Trinie Dalton also co-authored the book "Dear New Girl or Whatever Your Name Is" that we sell and shelve in Humor:Verbal. It's a ton of fun.

And she recently put out a new book titled Matthew Greene: Surrender! which amazon describes this way:

The Los Angeles-based artist Matt Greene is becoming known for his ethereal landscapes of fleshy fungi and bushy bombshells, paintings that explore his favorite shelves in the library: vintage pornography, fairy tales, horticulture, horror films, nineteenth-century Symbolist art, and, of course, the history of Modernism.

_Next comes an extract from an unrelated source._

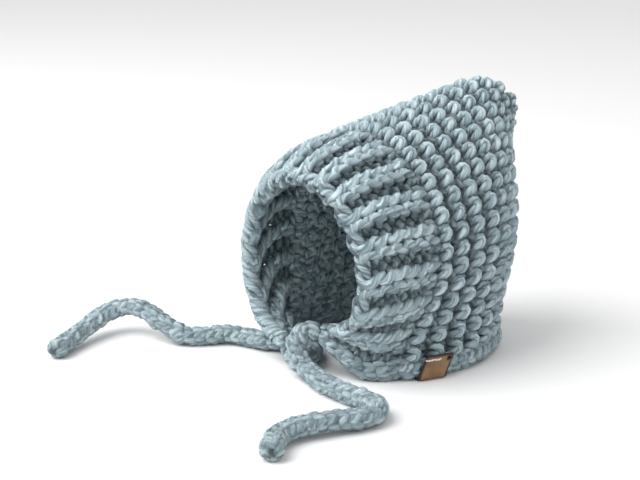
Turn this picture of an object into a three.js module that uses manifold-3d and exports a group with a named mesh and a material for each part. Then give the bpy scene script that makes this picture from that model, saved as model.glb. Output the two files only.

Greene's canvases unite those disparate and sometimes deliberately kitschy interests--and the weighty themes of gender, sexuality and epistemology that accompany them--in his distinctly serious and polished practice, creating a compelling tension between the two aesthetics. In this case, that tension is a bit higher than usual, as the artist shifts his attention from vintage to contemporary pornography. This new suite of paintings, the heart of his recent first solo show at Deitch Projects, is inspired by video erotica and uses its screen images to address highbrow concerns such as surface, color and space.

All this plus your recommendation means I will be picking up Wide Eyed.

By the way, have you been leaving Wilco cds in my box at work?